My favorite line was with the nurse that had to insert the needle for the contrast dye they give you during the scan. She asked how I was doing, and I replied, “pretty good considering you just stuck a really sharp piece of metal into my arm!” She laughed out so hard I thought she was going to mess up the shot! (for the record, be careful when you make wise cracks). After the scan was over I talked for a couple more minutes with the staff (might as well get my money’s worth while I am there, right?). They asked me what I did for a living, which, in return, gave me a chance to witness my faith with them. 2 of the 3 were faithful church goers who believed in faith based medicine. Cool, huh? I left the radiology department with a smile on my face and headed to the main lobby to rest a few minutes before driving the hour drive back home.

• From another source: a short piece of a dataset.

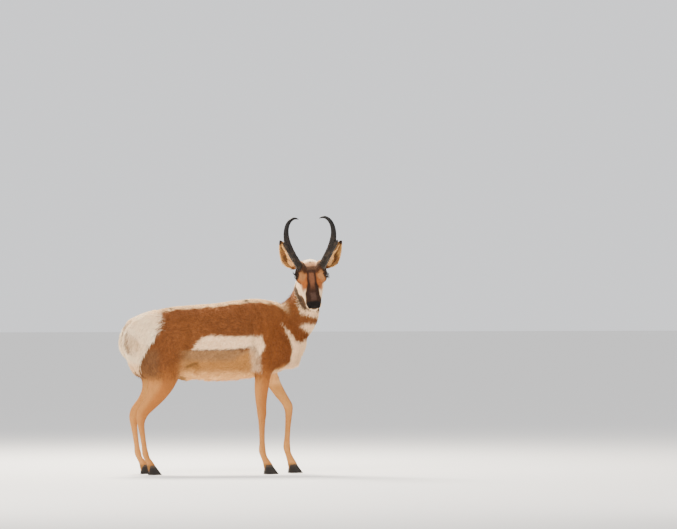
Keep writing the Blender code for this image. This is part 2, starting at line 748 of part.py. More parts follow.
def parted(skin):
    """The body skin parted by thin cuts into torso, rump, neck and the four legs."""
    regions = {
        "rump": [RUMP_PLANE, ((0, 0, HIND_LEG_TOP), (0, 0, 1))],
        "neck": [NECK_PLANE],
    }
    for side in (-1, 1):
        regions[f"leg_fore_{SIDES[side]}"] = leg_planes(side, 0.150, 0.560, FORELEG_TOP)
        regions[f"leg_hind_{SIDES[side]}"] = leg_planes(side, -0.600, -0.120, HIND_LEG_TOP)
    pieces = {}
    for name, planes in regions.items():
        piece = copied(skin, name)
        if name.startswith("leg"):
            planes = planes + [((0, 0, CORONET), (0, 0, 1))]
        combined(piece, [region("keep", planes, -GAP / 2)], "INTERSECT")
        pieces[name] = largest(piece)
    taken = [region("taken", planes, GAP / 2) for planes in regions.values()]
    skin.name = "torso"
    pieces["torso"] = largest(combined(skin, taken, "DIFFERENCE"))
    return pieces


def head_node():
    """The head with lids round its eye sockets, nostrils and the line of the mouth."""
    skin = fuse("head", [neck()] + head_forms(), HEAD_GRAIN, head_softness)
    thinned(skin, HEAD_SHARE)
    combined(skin, [region("keep", head_planes(), -GAP / 2)], "INTERSECT")
    largest(skin)
    combined(skin, [eye_bowl(side) for side in (-1, 1)], "DIFFERENCE", "MANIFOLD")
    combined(skin, [globe("lids", side, EYE_RADIUS + LID) for side in (-1, 1)], "UNION", "MANIFOLD")
    cutters = [mouth()]
    for side in (-1, 1):
        opening = eye_cone("eye_opening", side, *EYE_OPENING, 1.25, (0.15, 1.0, 2.2))
        cutters += [globe("socket", side, EYE_RADIUS + GAP), opening, nostril(side)]
    for cutter in cutters:
        combined(skin, [cutter], "DIFFERENCE", "MANIFOLD")
    return largest(skin)


def skin_tree(obj):
    bm = bmesh.new()
    bm.from_mesh(obj.data)
    tree = BVHTree.FromBMesh(bm)
    bm.free()
    return tree


def along_skin(way, out):
    """The part of a direction that lies in the skin."""
    return (Vector(way) - out * out.dot(Vector(way))).normalized()


def lock(tree, root, lie, size, sway):
    """One flat, tapered lock. It leaves the skin at its sunk root and bends over along the lie."""
    length, width, thick, lift = size
    shape = ((0.0, 0.70, 0.8), (0.25, 1.0, 1.0), (0.52, 0.90, 0.9), (0.78, 0.55, 0.6))
    spot, out = tree.find_nearest(root)[:2]
    rings = []
    last = 0.0
    for share, wide, deep in shape + ((1.0, 0, 0),):
        ahead = along_skin(lie(spot), out)
        across = ahead.cross(out)
        reach = (share - last) * length
        spot, out = tree.find_nearest(spot + (ahead + across * sway * share).normalized() * reach)[:2]
        last = share
        ahead = along_skin(lie(spot), out)
        across = ahead.cross(out)
        height = -LOCK_SINK + (LOCK_SINK + lift) * math.sin(share * math.pi / 2) ** 0.9
        middle = spot + out * height
        half, rise = across * width * wide / 2, out * thick * deep / 2
        if share < 1:
            rings.append([middle - half, middle + rise, middle + half, middle - rise])
        else:
            rings.append([middle])
    return lock_mesh(rings)


def lock_mesh(rings):
    bm = bmesh.new()
    rows = [[bm.verts.new(p) for p in ring] for ring in rings]
    for low, high in zip(rows, rows[1:]):
        for i in range(4):
            j = (i + 1) % 4
            if len(high) == 1:
                bm.faces.new((low[i], low[j], high[0]))
            else:
                bm.faces.new((low[i], low[j], high[j], high[i]))
    bm.faces.new(rows[0])
    bmesh.ops.recalc_face_normals(bm, faces=bm.faces)
    bmesh.ops.triangulate(bm, faces=bm.faces)
    return as_object("lock", bm)


def varied(size, dice, amount=0.14):
    return [value * (1 + amount * dice.uniform(-1, 1)) for value in size]


def distance(spot, plane):
    return (spot - Vector(plane[0])).dot(Vector(plane[1]).normalized())


def rump_lie(side):
    """The lie of the rump's hair: down and back, and outwards near the middle."""
    def way(at):
        parting = max(0, 1 - abs(at.y) / 0.05)
        return Vector((-0.42, side * (0.16 + 0.5 * parting), -1.0))
    return way


def steady(way):
    """The same lie everywhere."""
    return lambda at: way


def rump_locks(rump):
    """Rows of long hair, shingled down and back over the rump on each side of the tail."""
    dice = random.Random(11)
    tree = skin_tree(rump)
    centre = Vector((-0.315, 0, 0.690))
    locks = []
    for side in (-1, 1):
        for row, rise in enumerate(RUMP_ROWS):
            tilt = math.radians(rise)
            step = RUMP_STEP / math.cos(tilt)
            turn = 18 + step * (0.5 if row % 2 else 0.0)
            while turn < 150:
                angle = math.radians(turn + dice.uniform(-2, 2))
                level = Vector((-math.cos(angle), side * math.sin(angle), 0)) * math.cos(tilt)
                way = level + Vector((0, 0, math.sin(tilt)))
                spot = tree.ray_cast(centre + way * 0.30, -way)[0]
                turn += step
                if spot is None or distance(spot, RUMP_PLANE) < 0.016:
                    continue
                if abs(spot.y) < TAIL_ROOM or spot.z < LOWEST_RUMP_LOCK:
                    continue
                size = varied(RUMP_LOCK, dice)
                locks.append(lock(tree, spot, rump_lie(side), size, dice.uniform(-0.16, 0.16)))
    return locks


def nape_locks(nape):
    """A short mane in two rows along the back of the neck."""
    dice = random.Random(23)
    tree = skin_tree(nape)
    rows = between([(*place, heading, half, back, front) for place, heading, half, back, front in NECK], 6)
    centres = [Vector(row[:3]) for row in rows]
    locks = []
    for index, (centre, ahead, row) in enumerate(zip(centres, tangents(centres), rows)):
        heading = math.radians(row[3])
        side = Vector((-math.sin(heading), math.cos(heading), 0))
        side = (side - ahead * side.dot(ahead)).normalized()
        for turn in (-1, 1):
            if (index + (turn > 0)) % 3:
                continue
            root = centre + ahead.cross(side) * row[5] + side * turn * NAPE_PARTING
            root = tree.find_nearest(root)[0]
            reach = [distance(root, plane) for plane in head_planes()]
            if distance(root, NECK_PLANE) < NAPE_LOCK[0] * 1.15 + 0.012 or min(reach) > -0.014:
                continue
            size = varied(NAPE_LOCK, dice)
            locks.append(lock(tree, root, steady(-ahead), size, dice.uniform(-0.12, 0.12)))
    return locks


def tail_locks(dock):
    """Longer hair over the back of the tail and at its end."""
    dice = random.Random(31)
    tree = skin_tree(dock)
    locks = []
    for level, spreads in TAIL_ROWS:
        for spread in spreads:
            root = tree.ray_cast(Vector((-0.60, spread, level)), Vector((1, 0, 0)))[0]
            way = Vector((-0.15, 0.2 * spread, -1.0))
            size = varied(TAIL_LOCK, dice)
            locks.append(lock(tree, root, steady(way), size, dice.uniform(-0.10, 0.10)))
    return locks


PAINT = {
    "torso": ((0.36, 0.17, 0.075), 0.85),
    "rump": ((0.80, 0.72, 0.58), 0.90),
    "neck": ((0.40, 0.20, 0.09), 0.85),
    "head": ((0.30, 0.16, 0.09), 0.85),
    "tail": ((0.62, 0.48, 0.32), 0.90),
    "leg": ((0.50, 0.30, 0.16), 0.85),
    "ear": ((0.40, 0.26, 0.16), 0.85),
    "horn": ((0.030, 0.022, 0.018), 0.60),
    "eye": ((0.012, 0.008, 0.006), 0.08),
    "hoof": ((0.020, 0.017, 0.015), 0.50),
}


def painted(obj):
    """Gives a part its own material."""
    colour, rough = PAINT[obj.name.split("_")[0]]
    paint = bpy.data.materials.new(f"{obj.name}_surface")
    paint.use_nodes = True
    shader = paint.node_tree.nodes["Principled BSDF"]
    shader.inputs["Base Color"].default_value = (*colour, 1)
    shader.inputs["Roughness"].default_value = rough
    paint.diffuse_color = (*colour, 1)
    obj.data.materials.clear()
    obj.data.materials.append(paint)


def placed(parts):
    """Moves the whole model so that the middle of its box stands over the origin."""
    spots = np.array([vert.co for part in parts for vert in part.data.vertices])
    low, high = spots.min(0), spots.max(0)
    move = Matrix.Translation((-(low[0] + high[0]) / 2, -(low[1] + high[1]) / 2, -low[2]))
    for part in parts:
        part.data.transform(move)


def main():
    global workshop
    for obj in list(bpy.data.objects):
        bpy.data.objects.remove(obj)
    workshop = bpy.data.collections.new("workshop")
    bpy.context.scene.collection.children.link(workshop)

    skin = thinned(fuse("body", body_forms() + head_forms(), BODY_GRAIN, body_softness), BODY_SHARE)
    pieces = parted(skin)
    head = head_node()
    combined(pieces["neck"], [region("taken", head_planes(), GAP / 2)], "DIFFERENCE")
    largest(pieces["neck"])
    parts = list(pieces.values()) + [head]

    for side in (-1, 1):
        for outgrowth in (horn(side), ear(side)):
            combined(outgrowth, [inflated(head, "seat", GAP)], "DIFFERENCE")
            parts.append(largest(outgrowth))
        parts.append(largest(globe(f"eye_{SIDES[side]}", side, EYE_RADIUS)))
    dock = leg("tail", TAIL, 0, 0, 1, 0, 2, 10)
    combined(dock, [inflated(pieces["rump"], "seat", GAP)], "DIFFERENCE")
    parts.append(largest(dock))
    for coat, locks in ((pieces["rump"], rump_locks), (pieces["neck"], nape_locks), (dock, tail_locks)):
        combined(coat, locks(coat), "UNION", "MANIFOLD")
        largest(coat)
    parts += claws("hoof_fore_right", 0.300, -FORELEG_TRACK[0], FORE_CLAWS)
    parts += claws("hoof_fore_left", 0.456, FORELEG_TRACK[1], FORE_CLAWS)
    parts += claws("hoof_hind_right", -0.303, -HIND_LEG_TRACK[0], HIND_CLAWS)
    parts += claws("hoof_hind_left", -0.303 + HIND_LEFT_STEP, HIND_LEG_TRACK[1], HIND_CLAWS)

    placed(parts)
    buck = bpy.data.collections.new("pronghorn_buck")
    bpy.context.scene.collection.children.link(buck)
    for part in parts:
        workshop.objects.unlink(part)
        buck.objects.link(part)
        painted(part)
    for obj in list(workshop.objects):
        bpy.data.objects.remove(obj)
    bpy.data.collections.remove(workshop)


main()
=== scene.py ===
import math

import bmesh
import bpy
import numpy as np
from mathutils import Matrix, Vector
from mathutils.bvhtree import BVHTree


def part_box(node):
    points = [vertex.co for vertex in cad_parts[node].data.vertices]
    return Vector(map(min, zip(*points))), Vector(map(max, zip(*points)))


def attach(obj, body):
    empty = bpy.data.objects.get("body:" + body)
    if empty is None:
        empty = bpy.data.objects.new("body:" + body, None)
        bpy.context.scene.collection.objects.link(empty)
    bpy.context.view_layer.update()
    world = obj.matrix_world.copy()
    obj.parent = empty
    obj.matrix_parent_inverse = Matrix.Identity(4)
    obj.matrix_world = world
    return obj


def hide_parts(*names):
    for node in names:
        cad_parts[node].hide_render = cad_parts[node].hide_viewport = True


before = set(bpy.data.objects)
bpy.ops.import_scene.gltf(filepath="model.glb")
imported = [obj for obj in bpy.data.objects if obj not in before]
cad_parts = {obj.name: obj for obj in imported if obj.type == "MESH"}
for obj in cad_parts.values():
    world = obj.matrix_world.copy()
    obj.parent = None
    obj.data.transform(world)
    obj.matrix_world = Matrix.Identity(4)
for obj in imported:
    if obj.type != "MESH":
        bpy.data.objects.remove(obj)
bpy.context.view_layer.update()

# The body's measures are those of the part's source, in its own frame: metres, +Z up, +X to the
# chest
# Size of the remeshing cells of skin and horns, and the number of triangles that the skin is
# thinned to
GRAIN = 0.0024
HORN_GRAIN = 0.0011
HORN_SOFTNESS = 0.0022
SKIN_TRIANGLES = 190000

# Trunk sections along x: x, underside, topline, half width, height of the widest level, shift to
# the left
TRUNK = [
    (-0.440, 0.622, 0.746, 0.054, 0.55, 0.0),
    (-0.420, 0.572, 0.780, 0.086, 0.55, 0.0),
    (-0.378, 0.540, 0.811, 0.104, 0.58, 0.0),
    (-0.290, 0.520, 0.840, 0.114, 0.60, 0.0),
    (-0.190, 0.500, 0.860, 0.118, 0.55, 0.0),
    (-0.090, 0.484, 0.868, 0.130, 0.48, 0.0),
    (0.010, 0.477, 0.875, 0.141, 0.45, 0.0),
    (0.110, 0.479, 0.888, 0.140, 0.45, 0.0),
    (0.200, 0.487, 0.899, 0.128, 0.44, 0.0),
    (0.280, 0.498, 0.896, 0.110, 0.42, -0.002),
    (0.350, 0.514, 0.880, 0.098, 0.42, -0.005),
    (0.410, 0.542, 0.835, 0.084, 0.42, -0.009),
    (0.458, 0.585, 0.790, 0.066, 0.45, -0.012),
    (0.488, 0.618, 0.745, 0.048, 0.50, -0.014),
    (0.502, 0.655, 0.705, 0.022, 0.50, -0.014),
]
TRUNK_SQUARE = 2.15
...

Life is what you make it. Did the barium make me sick? Yes. Did the shot hurt? You bet. Am I still fighting cancer? Of course. But, the moral of the story is, we all get to decide what we are going to get out of life. Only we can decide whether or not we are going to wear a frown or a smile each day. Whether we are going to get all upset over something (big or small) or let it run off our backs like water on a duck. Thank goodness we don’t have to let someone else make that decision for us. Job’s wife, during his affliction, told him to curse God and die. Sorry, she is not the one I would want to make my choices!!! Psalms 118:24 says, “This is the day that the Lord has made, I WILL rejoice and be glad in it.” I like that one much better. Make each day the best that you can make it. AFTER ALL, IT IS YOUR CHOICE. And, it may make someone else’s day be better too. Two for the price of one, now that is a deal! That might even be better than too much ice cream and hot fudge on your sundae!